The USS Carl Vinson, 1,100 feet long, has a displacement of 97,000 tons and sails with two nuclear reactors and about 60 aircraft. It’s escorted by a guided-missile cruiser and two destroyers.
So how did President Trump lose it?
In an interview with Fox Business taped on April 11, Trump confirmed a dramatic escalation in the nuclear standoff with North Korea, saying he was redirecting Navy ships to the area. “We are sending an armada — very powerful,” Trump said.
Tough talk — except the Vinson strike group was not heading toward North Korea. It was continuing previously scheduled exercises with Australian forces in the Indian Ocean. Four days after Trump spoke of his Korea-bound armada, a military trade publication noticed that photos released by the Navy showed the carrier off Indonesia — 3,500 miles from the Korean Peninsula — and apparently heading the other way.
Was the Vinson looking for Malaysia Airlines Flight 370? Had Percy Jackson lured it into the Sea of Monsters, from which it would emerge somewhere in the Bermuda Triangle with Amelia Earhart, Grand Duchess Anastasia and Jimmy Hoffa?
There has been much speculation about Trump’s nonsense talk about his “armada.” Administration officials suggested a miscommunication between the Pentagon and the White House. Others suspected deliberate psy-ops against North Korea and China.
I put the question to my former colleague Tom Ricks, military writer and national security specialist at the New America Foundation. Ricks’ hypothesis: Trump didn’t have any idea where his armada was. “He probably saw it on TV.”
Trump, who tends to eschew security briefings, spends much of his day watching Fox News. And Fox News was beating the drums of war in the days and hours before Trump spoke of his armada:
“The USS Carl Vinson aircraft carrier, which had been previously scheduled in port in Australia, has turned around and will be proceeding out to the Korean Peninsula.”
“The president ordered the aircraft carrier group to reverse course.”
“The super aircraft carrier USS Carl Vinson is now steaming toward the waters off the Korean Peninsula.”
The U.S. Pacific Command had indeed said on April 8 that the Vinson would sail north, attaching the move to rising tensions with North Korea. But there wasn’t any rush. Secretary of State Rex Tillerson encouraged people not to read too much into “routine” movements, saying there was “no particular objective.” Defense Secretary Jim Mattis said “she’s just on her way up there because that’s where we thought it was most prudent.”
Trump’s version sounded more like Fox News’.
This would appear to be another disturbing case of life imitating cable news. I’ve argued before that Trump’s many falsehoods aren’t necessarily lies; he seems not to be able to distinguish between fact and fiction, believing that whatever he says is true.

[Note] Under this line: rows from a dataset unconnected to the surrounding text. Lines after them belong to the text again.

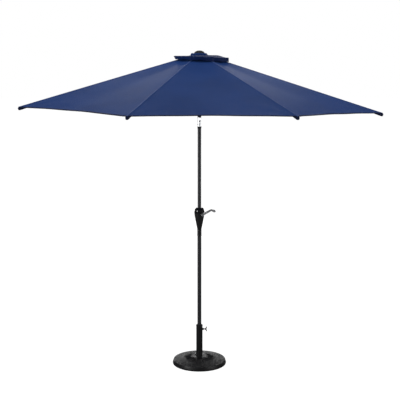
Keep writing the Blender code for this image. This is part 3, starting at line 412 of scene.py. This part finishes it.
def resin():
    """Cast resin, matt black, greyer on its raised edges and crests, with mineral specks."""
    look = Look("cast_resin_look", 0.5, Specular_IOR_Level=0.32)
    grit = look.noise(520.0, 4.0)
    cloudy = look.noise(9.0, 5.0, roughness=0.6)
    edge = look.node("ShaderNodeNewGeometry").outputs["Pointiness"]
    colour = look.mix(look.span(cloudy, 0.0, 1.0), (0.006, 0.006, 0.007), (0.013, 0.013, 0.014))
    colour = look.mix(look.span(edge, 0.0, 0.7, 0.49, 0.58), colour, (0.030, 0.030, 0.032))
    colour = look.mix(look.span(grit, 0.0, 0.5, 0.62, 0.75), colour, (0.040, 0.040, 0.042))
    return look.finish(colour, look.span(cloudy, 0.36, 0.52), look.bump(grit, 0.00022, 0.5))


def braid():
    """Braided cord: two sets of strands that cross."""
    look = Look("braided_cord_look", 0.8, Sheen_Weight=0.3)
    right = look.wave(420.0, "DIAGONAL", look.place())
    left = look.wave(420.0, "DIAGONAL", look.place((-1.0, 1.0, 1.0)))
    strands = look.math("MULTIPLY", right, left)
    # darker where the strands dip under each other: painted shade in the braid's hollows
    colour = look.mix(strands, (0.30, 0.30, 0.29), (0.62, 0.62, 0.60))
    return look.finish(colour, None, look.bump(strands, 0.0003, 0.8))


NAVY_DARK = (0.0120, 0.0460, 0.1900)
NAVY_LIGHT = (0.0165, 0.0580, 0.2350)

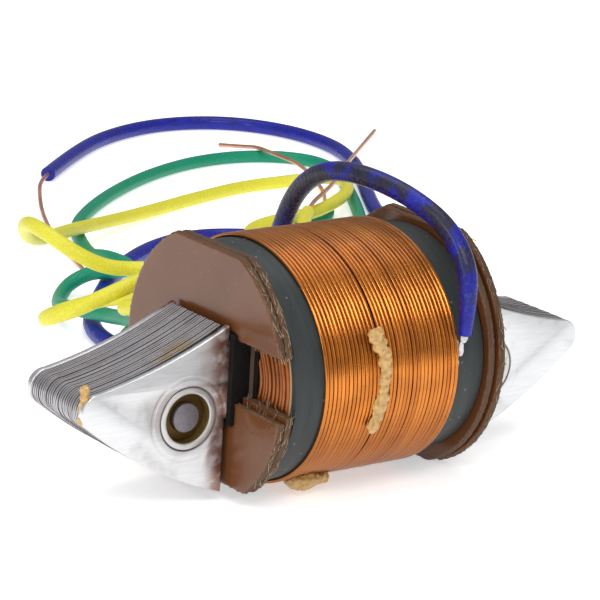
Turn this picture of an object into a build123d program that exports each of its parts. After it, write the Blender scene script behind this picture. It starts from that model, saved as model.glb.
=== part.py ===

Ricks, author of the forthcoming history “Churchill & Orwell,” argues that Trump’s tendency to speak nonsense isn’t necessarily a bad thing when it comes to national security. Mattis and his generals are running foreign policy while the president, in over his head, hangs out in the White House watching TV and getting a nudge from the first lady when it’s time to put his hand over his heart for the national anthem at the Easter Egg Roll.
“We’re now experiencing what a decapitation strike would be against the U.S. government,” Ricks said. “You can have nobody, effectively, at the White House and still run the country. It’s a post-nuclear environment.” Trump may have no clue, but his national security team is “solid,” he argues. “The less the White House knows these days, the better.”
And allies — notably Germany’s Angela Merkel, whose hand Trump was reluctant to shake after a tense meeting — are coming to discount Trump because they recognize he is out of his depth. “Foreigners understand that you can’t stand by anything Trump says,” Ricks argues. Instead, the world is learning to “watch what he does, not what he says — and watch what his underlings do.”
At home as well as abroad, people are coming to recognize this emperor’s state of undress. Gallup last week reported that only 45 percent of Americans think Trump keeps his promises, down from 62 percent in February.
The Carl Vinson’s peregrinations show why. On April 11, White House press secretary Sean Spicer proclaimed that it was “a huge deterrence” to “see a carrier group steaming into an area like that.” Eight days later, he argued that his previous hogwash had become true: “We have an armada going towards the peninsula. That’s a fact.”
Yes, it’s a good thing people don’t believe this White House.